### Prompt
The complete listing should be restated exactly.

### Raw data
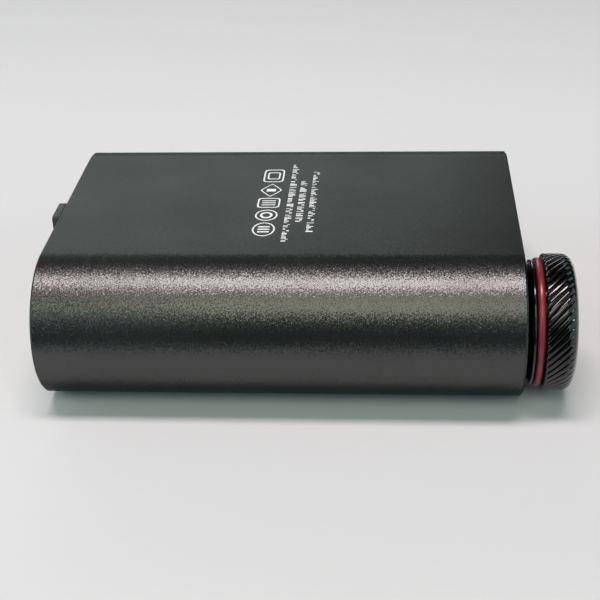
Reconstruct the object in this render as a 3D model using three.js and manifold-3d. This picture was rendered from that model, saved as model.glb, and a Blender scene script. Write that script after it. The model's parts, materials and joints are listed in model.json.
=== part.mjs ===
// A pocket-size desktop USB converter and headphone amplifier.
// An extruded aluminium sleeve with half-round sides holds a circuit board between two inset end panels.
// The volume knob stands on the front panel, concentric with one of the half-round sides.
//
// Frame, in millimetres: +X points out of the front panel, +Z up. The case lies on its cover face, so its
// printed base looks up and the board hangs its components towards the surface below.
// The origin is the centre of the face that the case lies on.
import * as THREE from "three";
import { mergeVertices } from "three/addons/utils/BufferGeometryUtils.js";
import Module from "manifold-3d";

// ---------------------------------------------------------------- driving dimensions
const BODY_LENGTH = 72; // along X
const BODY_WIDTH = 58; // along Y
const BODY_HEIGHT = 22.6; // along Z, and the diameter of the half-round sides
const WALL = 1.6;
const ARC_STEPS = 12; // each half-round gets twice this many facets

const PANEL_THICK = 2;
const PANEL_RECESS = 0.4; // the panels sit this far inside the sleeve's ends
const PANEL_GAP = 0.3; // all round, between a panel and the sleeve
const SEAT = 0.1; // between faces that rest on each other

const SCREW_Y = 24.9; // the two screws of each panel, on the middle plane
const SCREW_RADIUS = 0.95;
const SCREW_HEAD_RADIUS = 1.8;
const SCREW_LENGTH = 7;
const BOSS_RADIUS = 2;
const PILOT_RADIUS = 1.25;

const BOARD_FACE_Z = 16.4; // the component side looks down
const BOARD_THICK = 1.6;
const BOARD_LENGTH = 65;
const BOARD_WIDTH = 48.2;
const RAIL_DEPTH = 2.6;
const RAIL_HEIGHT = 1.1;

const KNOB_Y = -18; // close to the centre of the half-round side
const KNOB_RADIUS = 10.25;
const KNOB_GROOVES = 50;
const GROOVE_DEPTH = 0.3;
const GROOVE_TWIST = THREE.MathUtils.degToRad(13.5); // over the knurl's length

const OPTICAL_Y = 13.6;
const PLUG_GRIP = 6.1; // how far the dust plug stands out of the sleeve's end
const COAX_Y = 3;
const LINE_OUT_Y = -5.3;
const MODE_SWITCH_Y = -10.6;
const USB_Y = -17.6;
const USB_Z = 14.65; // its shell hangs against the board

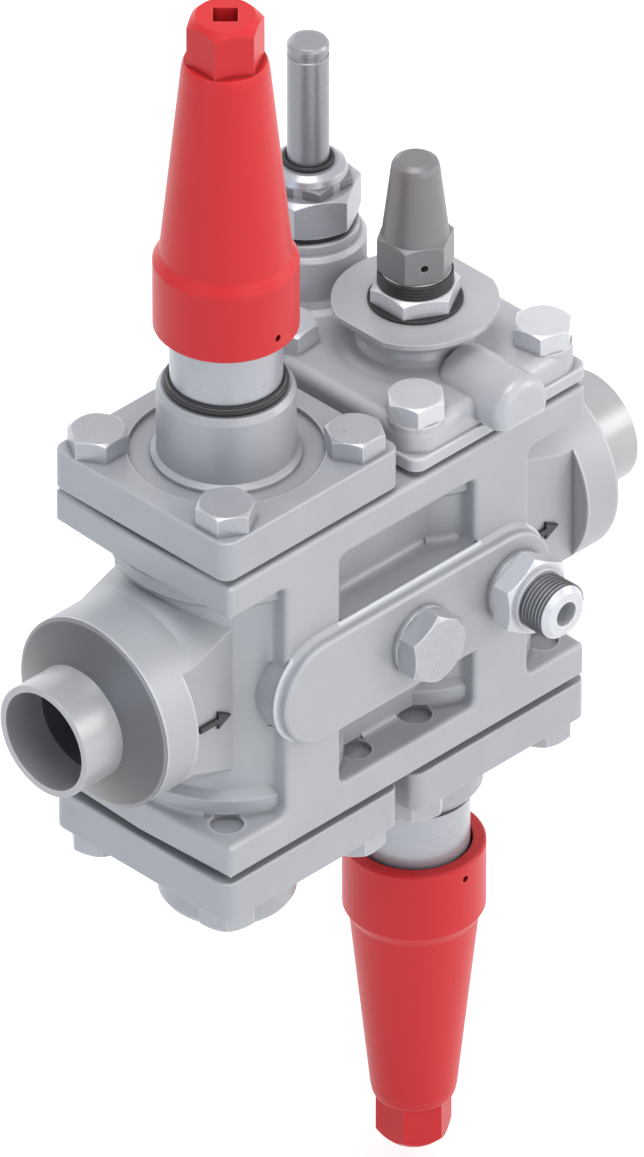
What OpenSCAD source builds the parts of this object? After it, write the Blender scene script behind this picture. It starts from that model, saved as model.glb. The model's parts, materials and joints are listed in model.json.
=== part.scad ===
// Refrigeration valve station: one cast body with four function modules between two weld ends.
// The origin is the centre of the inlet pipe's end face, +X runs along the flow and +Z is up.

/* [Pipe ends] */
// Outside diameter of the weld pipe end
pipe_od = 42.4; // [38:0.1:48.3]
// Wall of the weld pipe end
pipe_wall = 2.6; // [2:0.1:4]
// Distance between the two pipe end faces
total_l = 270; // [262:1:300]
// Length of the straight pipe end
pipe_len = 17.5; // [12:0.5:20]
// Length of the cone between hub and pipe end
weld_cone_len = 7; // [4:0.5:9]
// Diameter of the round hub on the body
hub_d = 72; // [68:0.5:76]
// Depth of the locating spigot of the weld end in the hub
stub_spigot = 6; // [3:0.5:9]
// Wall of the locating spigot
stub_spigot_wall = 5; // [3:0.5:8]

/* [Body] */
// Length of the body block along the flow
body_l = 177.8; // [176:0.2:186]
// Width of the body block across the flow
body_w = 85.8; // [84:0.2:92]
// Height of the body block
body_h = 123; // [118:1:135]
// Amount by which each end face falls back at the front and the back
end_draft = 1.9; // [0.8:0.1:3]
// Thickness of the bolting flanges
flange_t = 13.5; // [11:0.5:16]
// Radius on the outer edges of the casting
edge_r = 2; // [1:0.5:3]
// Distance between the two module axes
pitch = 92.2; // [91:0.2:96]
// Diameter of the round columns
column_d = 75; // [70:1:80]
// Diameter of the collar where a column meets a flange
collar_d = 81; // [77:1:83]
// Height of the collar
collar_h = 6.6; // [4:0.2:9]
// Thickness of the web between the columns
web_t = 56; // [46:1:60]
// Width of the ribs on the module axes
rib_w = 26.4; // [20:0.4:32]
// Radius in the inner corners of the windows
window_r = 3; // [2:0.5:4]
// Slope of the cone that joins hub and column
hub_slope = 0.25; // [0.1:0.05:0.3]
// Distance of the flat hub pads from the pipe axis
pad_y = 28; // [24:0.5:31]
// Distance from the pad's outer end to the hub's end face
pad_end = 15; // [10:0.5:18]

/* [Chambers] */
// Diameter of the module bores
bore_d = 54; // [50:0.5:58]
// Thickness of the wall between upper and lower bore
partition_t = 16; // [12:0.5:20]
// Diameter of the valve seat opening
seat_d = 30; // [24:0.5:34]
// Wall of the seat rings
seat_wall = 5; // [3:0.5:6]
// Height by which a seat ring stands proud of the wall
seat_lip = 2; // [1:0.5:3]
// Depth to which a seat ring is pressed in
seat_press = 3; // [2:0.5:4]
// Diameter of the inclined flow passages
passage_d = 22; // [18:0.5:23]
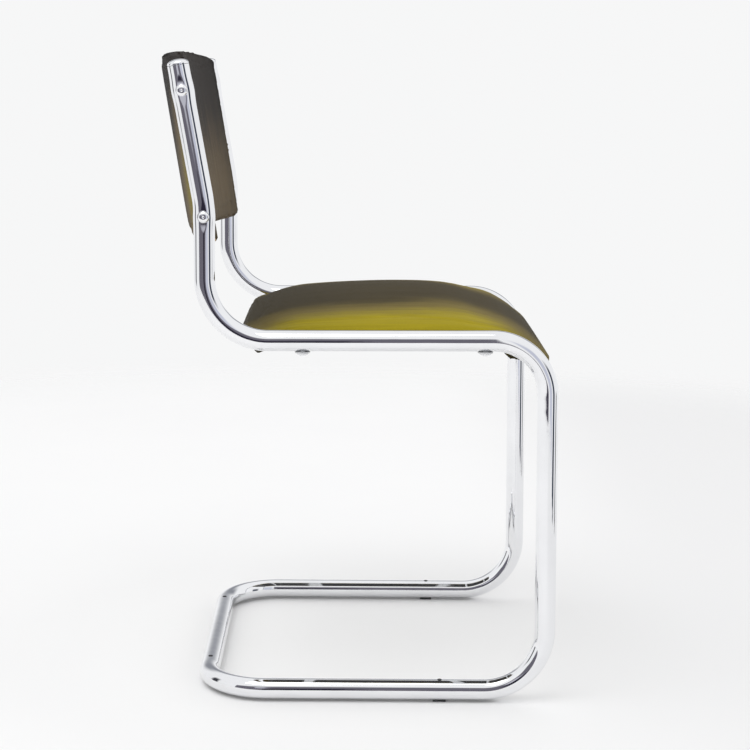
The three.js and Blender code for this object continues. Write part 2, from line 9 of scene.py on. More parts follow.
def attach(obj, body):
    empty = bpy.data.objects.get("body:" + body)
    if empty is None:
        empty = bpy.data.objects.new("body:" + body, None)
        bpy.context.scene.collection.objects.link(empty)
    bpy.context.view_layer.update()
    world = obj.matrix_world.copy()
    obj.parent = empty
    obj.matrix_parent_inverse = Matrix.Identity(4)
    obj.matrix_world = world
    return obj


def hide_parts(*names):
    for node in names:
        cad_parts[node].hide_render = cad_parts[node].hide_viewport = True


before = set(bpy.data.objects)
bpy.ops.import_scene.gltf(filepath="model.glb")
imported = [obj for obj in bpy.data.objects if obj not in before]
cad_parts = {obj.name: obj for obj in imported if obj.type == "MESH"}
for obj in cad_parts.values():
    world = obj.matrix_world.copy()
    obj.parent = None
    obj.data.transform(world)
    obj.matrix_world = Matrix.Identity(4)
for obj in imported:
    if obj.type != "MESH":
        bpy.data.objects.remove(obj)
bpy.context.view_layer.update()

### Solution for this problem
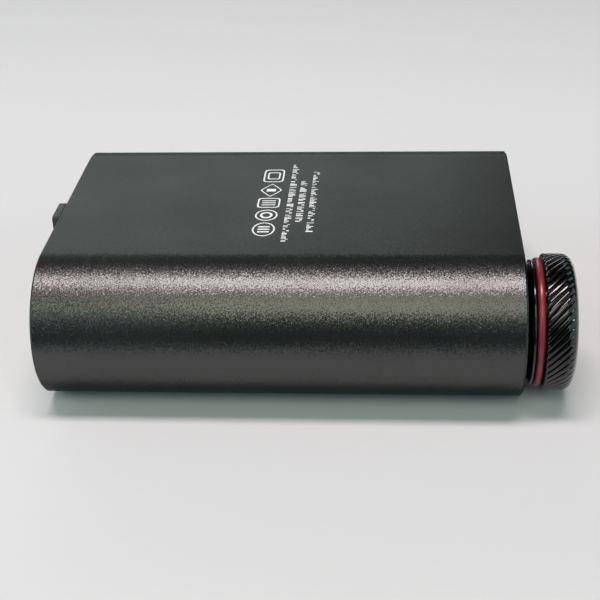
Reconstruct the object in this render as a 3D model using three.js and manifold-3d. This picture was rendered from that model, saved as model.glb, and a Blender scene script. Write that script after it. The model's parts, materials and joints are listed in model.json.
=== part.mjs ===
// A pocket-size desktop USB converter and headphone amplifier.
// An extruded aluminium sleeve with half-round sides holds a circuit board between two inset end panels.
// The volume knob stands on the front panel, concentric with one of the half-round sides.
//
// Frame, in millimetres: +X points out of the front panel, +Z up. The case lies on its cover face, so its
// printed base looks up and the board hangs its components towards the surface below.
// The origin is the centre of the face that the case lies on.
import * as THREE from "three";
import { mergeVertices } from "three/addons/utils/BufferGeometryUtils.js";
import Module from "manifold-3d";

// ---------------------------------------------------------------- driving dimensions
const BODY_LENGTH = 72; // along X
const BODY_WIDTH = 58; // along Y
const BODY_HEIGHT = 22.6; // along Z, and the diameter of the half-round sides
const WALL = 1.6;
const ARC_STEPS = 12; // each half-round gets twice this many facets

const PANEL_THICK = 2;
const PANEL_RECESS = 0.4; // the panels sit this far inside the sleeve's ends
const PANEL_GAP = 0.3; // all round, between a panel and the sleeve
const SEAT = 0.1; // between faces that rest on each other

const SCREW_Y = 24.9; // the two screws of each panel, on the middle plane
const SCREW_RADIUS = 0.95;
const SCREW_HEAD_RADIUS = 1.8;
const SCREW_LENGTH = 7;
const BOSS_RADIUS = 2;
const PILOT_RADIUS = 1.25;

const BOARD_FACE_Z = 16.4; // the component side looks down
const BOARD_THICK = 1.6;
const BOARD_LENGTH = 65;
const BOARD_WIDTH = 48.2;
const RAIL_DEPTH = 2.6;
const RAIL_HEIGHT = 1.1;

const KNOB_Y = -18; // close to the centre of the half-round side
const KNOB_RADIUS = 10.25;
const KNOB_GROOVES = 50;
const GROOVE_DEPTH = 0.3;
const GROOVE_TWIST = THREE.MathUtils.degToRad(13.5); // over the knurl's length

const OPTICAL_Y = 13.6;
const PLUG_GRIP = 6.1; // how far the dust plug stands out of the sleeve's end
const COAX_Y = 3;
const LINE_OUT_Y = -5.3;
const MODE_SWITCH_Y = -10.6;
const USB_Y = -17.6;
const USB_Z = 14.65; // its shell hangs against the board

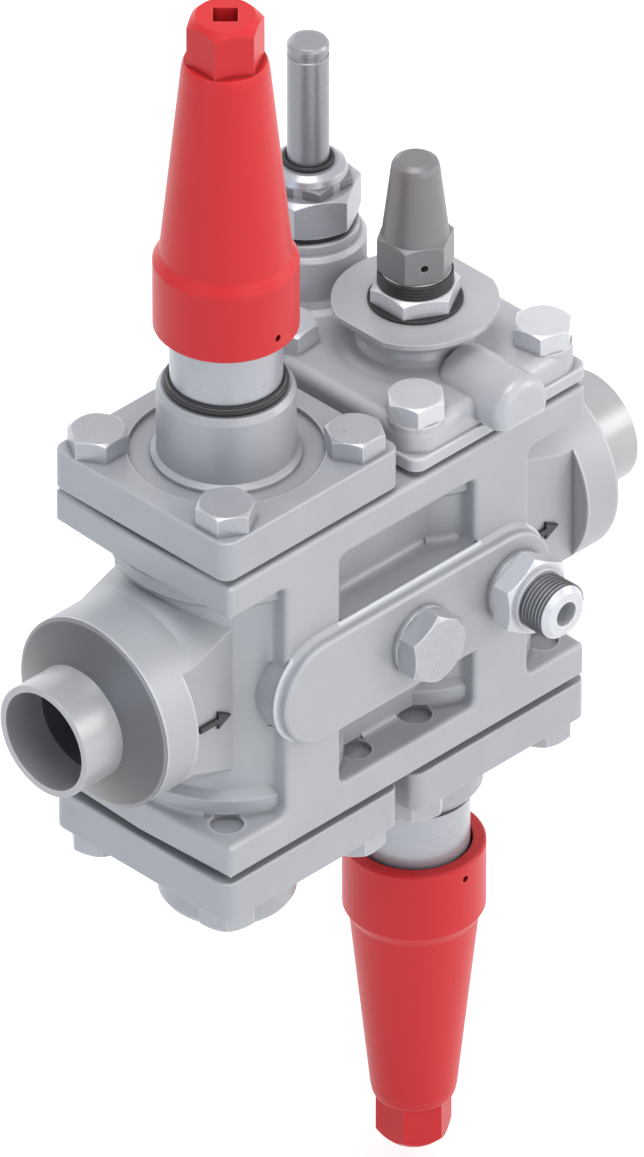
What OpenSCAD source builds the parts of this object? After it, write the Blender scene script behind this picture. It starts from that model, saved as model.glb. The model's parts, materials and joints are listed in model.json.
=== part.scad ===
// Refrigeration valve station: one cast body with four function modules between two weld ends.
// The origin is the centre of the inlet pipe's end face, +X runs along the flow and +Z is up.

/* [Pipe ends] */
// Outside diameter of the weld pipe end
pipe_od = 42.4; // [38:0.1:48.3]
// Wall of the weld pipe end
pipe_wall = 2.6; // [2:0.1:4]
// Distance between the two pipe end faces
total_l = 270; // [262:1:300]
// Length of the straight pipe end
pipe_len = 17.5; // [12:0.5:20]
// Length of the cone between hub and pipe end
weld_cone_len = 7; // [4:0.5:9]
// Diameter of the round hub on the body
hub_d = 72; // [68:0.5:76]
// Depth of the locating spigot of the weld end in the hub
stub_spigot = 6; // [3:0.5:9]
// Wall of the locating spigot
stub_spigot_wall = 5; // [3:0.5:8]

/* [Body] */
// Length of the body block along the flow
body_l = 177.8; // [176:0.2:186]
// Width of the body block across the flow
body_w = 85.8; // [84:0.2:92]
// Height of the body block
body_h = 123; // [118:1:135]
// Amount by which each end face falls back at the front and the back
end_draft = 1.9; // [0.8:0.1:3]
// Thickness of the bolting flanges
flange_t = 13.5; // [11:0.5:16]
// Radius on the outer edges of the casting
edge_r = 2; // [1:0.5:3]
// Distance between the two module axes
pitch = 92.2; // [91:0.2:96]
// Diameter of the round columns
column_d = 75; // [70:1:80]
// Diameter of the collar where a column meets a flange
collar_d = 81; // [77:1:83]
// Height of the collar
collar_h = 6.6; // [4:0.2:9]
// Thickness of the web between the columns
web_t = 56; // [46:1:60]
// Width of the ribs on the module axes
rib_w = 26.4; // [20:0.4:32]
// Radius in the inner corners of the windows
window_r = 3; // [2:0.5:4]
// Slope of the cone that joins hub and column
hub_slope = 0.25; // [0.1:0.05:0.3]
// Distance of the flat hub pads from the pipe axis
pad_y = 28; // [24:0.5:31]
// Distance from the pad's outer end to the hub's end face
pad_end = 15; // [10:0.5:18]

/* [Chambers] */
// Diameter of the module bores
bore_d = 54; // [50:0.5:58]
// Thickness of the wall between upper and lower bore
partition_t = 16; // [12:0.5:20]
// Diameter of the valve seat opening
seat_d = 30; // [24:0.5:34]
// Wall of the seat rings
seat_wall = 5; // [3:0.5:6]
// Height by which a seat ring stands proud of the wall
seat_lip = 2; // [1:0.5:3]
// Depth to which a seat ring is pressed in
seat_press = 3; // [2:0.5:4]
// Diameter of the inclined flow passages
passage_d = 22; // [18:0.5:23]
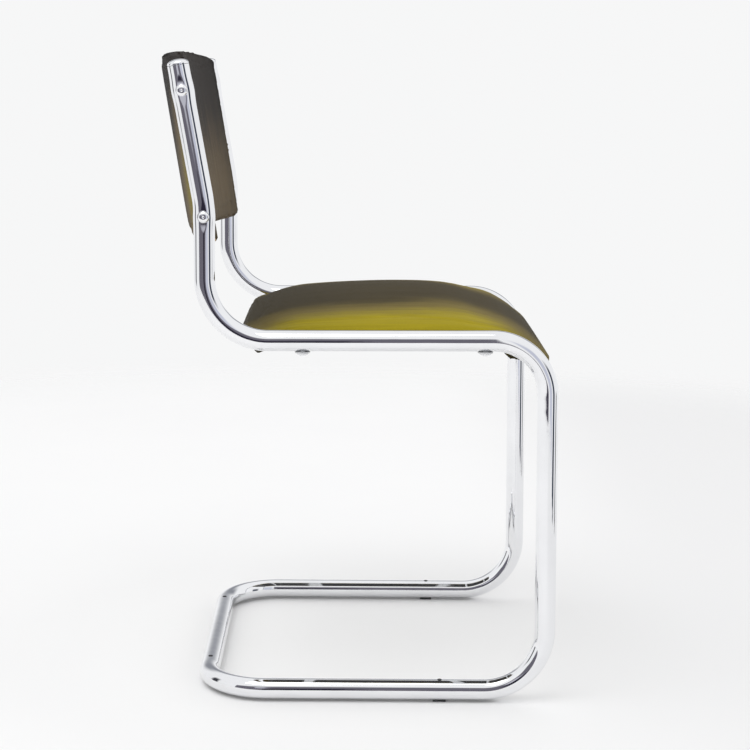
The three.js and Blender code for this object continues. Write part 2, from line 9 of scene.py on. More parts follow.
def attach(obj, body):
    empty = bpy.data.objects.get("body:" + body)
    if empty is None:
        empty = bpy.data.objects.new("body:" + body, None)
        bpy.context.scene.collection.objects.link(empty)
    bpy.context.view_layer.update()
    world = obj.matrix_world.copy()
    obj.parent = empty
    obj.matrix_parent_inverse = Matrix.Identity(4)
    obj.matrix_world = world
    return obj


def hide_parts(*names):
    for node in names:
        cad_parts[node].hide_render = cad_parts[node].hide_viewport = True


before = set(bpy.data.objects)
bpy.ops.import_scene.gltf(filepath="model.glb")
imported = [obj for obj in bpy.data.objects if obj not in before]
cad_parts = {obj.name: obj for obj in imported if obj.type == "MESH"}
for obj in cad_parts.values():
    world = obj.matrix_world.copy()
    obj.parent = None
    obj.data.transform(world)
    obj.matrix_world = Matrix.Identity(4)
for obj in imported:
    if obj.type != "MESH":
        bpy.data.objects.remove(obj)
bpy.context.view_layer.update()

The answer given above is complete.